The question of how the institutional church should relate to civil society is, of course, one of the oldest in Christian theology. In the contemporary West, a few separate schools have emerged. Several see the contemporary liberal order as being unsalvageable and thus in needs of some sort of fairly dramatic repudiation. Others want to work within the order to promote the common good, believing that liberalism is no better or worse than any other way of organizing society.
Let’s begin by defining liberalism and then we will briefly sketch out the various schools before developing the magisterial Protestant approach at greater length. A liberal social order sees each individual person as being a free, unattached, and self-defined whole. The true and just society is the society that allows or enables the maximal amount of freedom to each individual person. Consequently, liberal social orders will generally be suspicious of institutions that claim to have some level of authority to bind individuals or curtail individual freedom. Part of this is epistemological in nature—we have lost faith in our ability to know things about the world and especially about morality, metaphysics, or the supernatural with any confidence. Thus public claims that are based in those disciplines are viewed with suspicion. This epistemological uncertainty also means that, so far they go, our ethical deliberations cannot really progress beyond the “do no harm” principle because we simply do not trust claims about things like a human individual’s proper end, let alone the proper ends of human society.
The strength of liberalism is that it generally does resist most forms of social injustice or tyranny. The fierce individualism of the order causes its members to be sparked to action when something occurs which is seen as violating an individual person’s right to freedom and self-definition. Even this strength can be overstated, of course, as one glance at the number of aborted babies since Roe v Wade will demonstrate. But it is true that as America has become more deeply liberal, it has also become less tolerant of a number of social evils – racism most particularly. And that is not an empty point.
That being said, the weaknesses of liberalism are many. T. S. Eliot made the point well in The Idea of a Christian Society when he said that liberal democracies are defined less by a fixed central point and more by a trajectory. Liberal democracies accumulate a great deal of energy and wealth, but then have no means for telling its members what to do with that wealth. It is centrifugal rather than centripetal. Thus we see the sort of social decline and breakdown lamented across the political spectrum today by thinkers like Bob Putnam and George Packer on the left and Rod Dreher and Yuval Levin on the right. Liberalism does not really have a strong mechanism for shaping social life and so liberal orders tend to develop communal norms through a parasitical relationship with whatever order came before it in a given place.

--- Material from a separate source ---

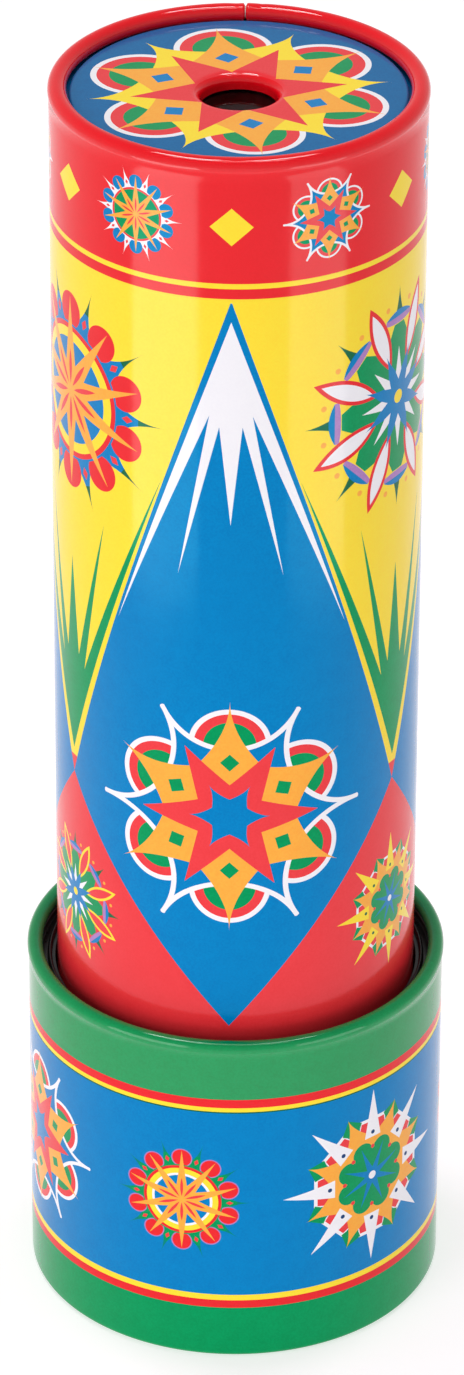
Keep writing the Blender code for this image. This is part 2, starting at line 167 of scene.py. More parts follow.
class PatternNodes:
    """A material's node tree, with short calls for the nodes that patterns are made of."""

    def __init__(self, name: str) -> None:
        """Makes an empty material with a Principled shader.

        Args:
            name: The material's name.
        """
        self.material = bpy.data.materials.new(name)
        self.material.use_nodes = True
        self.tree = self.material.node_tree
        self.shader = self.tree.nodes["Principled BSDF"]

    def node(self, kind: str, **settings: object) -> bpy.types.Node:
        """Adds a node and sets its properties.

        Args:
            kind: The node's type.
            settings: Its properties by name.

        Returns:
            The node.
        """
        node = self.tree.nodes.new(kind)
        for key, value in settings.items():
            setattr(node, key, value)
        return node

    def feed(self, socket: bpy.types.NodeSocket, value: object) -> None:
        """Links a Value to an input, or sets the input to a constant.

        Args:
            socket: The input.
            value: A Value, an output socket or a constant.
        """
        if isinstance(value, Value):
            self.tree.links.new(value.socket, socket)
        elif isinstance(value, bpy.types.NodeSocket):
            self.tree.links.new(value, socket)
        else:
            socket.default_value = value

    def math(self, operation: str, *terms: Number, clamp: bool = False) -> Value:
        """One Math node.

        Args:
            operation: The node's operation.
            terms: Its inputs, as Values or plain numbers.
            clamp: Whether the result is kept from 0 to 1.

        Returns:
            The result.
        """
        node = self.node("ShaderNodeMath", operation=operation, use_clamp=clamp)
        for socket, term in zip(node.inputs, terms):
            self.feed(socket, term)
        return Value(self, node.outputs[0])

    def object_point(self) -> bpy.types.NodeSocket:
        """The point's own place in metres, as a vector."""
        return self.node("ShaderNodeTexCoord").outputs["Object"]

    def place(self) -> tuple[Value, Value, Value]:
        """Splits the point's own place into three numbers.

        Returns:
            Its x, y and z in millimetres.
        """
        split = self.node("ShaderNodeSeparateXYZ")
        self.feed(split.inputs[0], self.object_point())
        return tuple(Value(self, socket).scaled(1 / MM) for socket in split.outputs)

    def noise(self, scale: float, detail: float = 3.0, stretch: Sequence[float] = (1, 1, 1)) -> Value:
        """Smooth noise from 0 to 1 on the point's own place.

        Args:
            scale: Waves per metre.
            detail: Octaves.
            stretch: How much faster it changes along each axis.

        Returns:
            The noise.
        """
        mapping = self.node("ShaderNodeMapping")
        mapping.inputs["Scale"].default_value = stretch
        self.feed(mapping.inputs["Vector"], self.object_point())
        noise = self.node("ShaderNodeTexNoise")
        self.feed(noise.inputs["Vector"], mapping.outputs[0])
        noise.inputs["Scale"].default_value = scale
        noise.inputs["Detail"].default_value = detail
        return Value(self, noise.outputs["Fac"])

    def spread(self, value: Value, low: float, high: float, to_low: float, to_high: float) -> Value:
        """Maps one range of a value to another, and holds the ends.

        Args:
            value: The value.
            low: The start of its range.
            high: The end of its range.
            to_low: What low becomes.
            to_high: What high becomes.

        Returns:
            The mapped value.
        """
        node = self.node("ShaderNodeMapRange")
        for socket, number in zip(node.inputs, (value, low, high, to_low, to_high)):
            self.feed(socket, number)
        return Value(self, node.outputs[0])

    def mix(self, mask: Value, below: object, above: object,
            blend: str = "MIX") -> bpy.types.NodeSocket:
        """Lays one colour over another where the mask is 1.

        Args:
            mask: How much of the upper colour shows.
            below: The lower colour, as a socket or four numbers.
            above: The upper colour, as a socket or four numbers.
            blend: How they combine.

        Returns:
            The colour socket.
        """
        node = self.node("ShaderNodeMix", data_type="RGBA", blend_type=blend)
        self.feed(node.inputs[0], mask)
        self.feed(node.inputs[6], below)
        self.feed(node.inputs[7], above)
        return node.outputs[2]

    def bump(self, *layers: tuple[Value, float]) -> None:
        """Gives the shader fine relief.

        Args:
            layers: Heights from 0 to 1, each with its depth in metres.
        """
        normal = None
        for height, depth in layers:
            node = self.node("ShaderNodeBump")
            node.inputs["Strength"].default_value = 1.0
            node.inputs["Distance"].default_value = depth
            self.feed(node.inputs["Height"], height)
            if normal is not None:
                self.feed(node.inputs["Normal"], normal)
            normal = node.outputs[0]
        self.feed(self.shader.inputs["Normal"], normal)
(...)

With that introduction out of the way, we should review six distinct approaches to this question. We’ll describe the first five briefly before developing the final version, which will be magisterial Protestantism, in much more detail.
There are three distinct post-liberal strategies which all agree on one basic point: Liberalism has failed. The first school, Catholic integralism, would follow the lead of traditional Roman political theology and argue that the just society is a society ordered toward its proper spiritual ends and thus is a society existing beneath the authority of the Roman church, which is the instrument by which people can realize their proper spiritual end.
The second school, Radical Anabaptism, descends from the 16th century Radical Reformation and embraces a strict biblicism, a simple lifestyle, some form of Christian non-violence, and often some kind of shared living arrangement which sometimes goes so far as renouncing all forms of private property. For radical anabaptists, to borrow from their preeminent theologian Stanley Hauerwas, “the church does not have a politics, it is a politics.” The church is the true and complete society and so we commit our lives fully to the building up of that society. We are only involved in society outside of the church to the extent that necessity requires us to be.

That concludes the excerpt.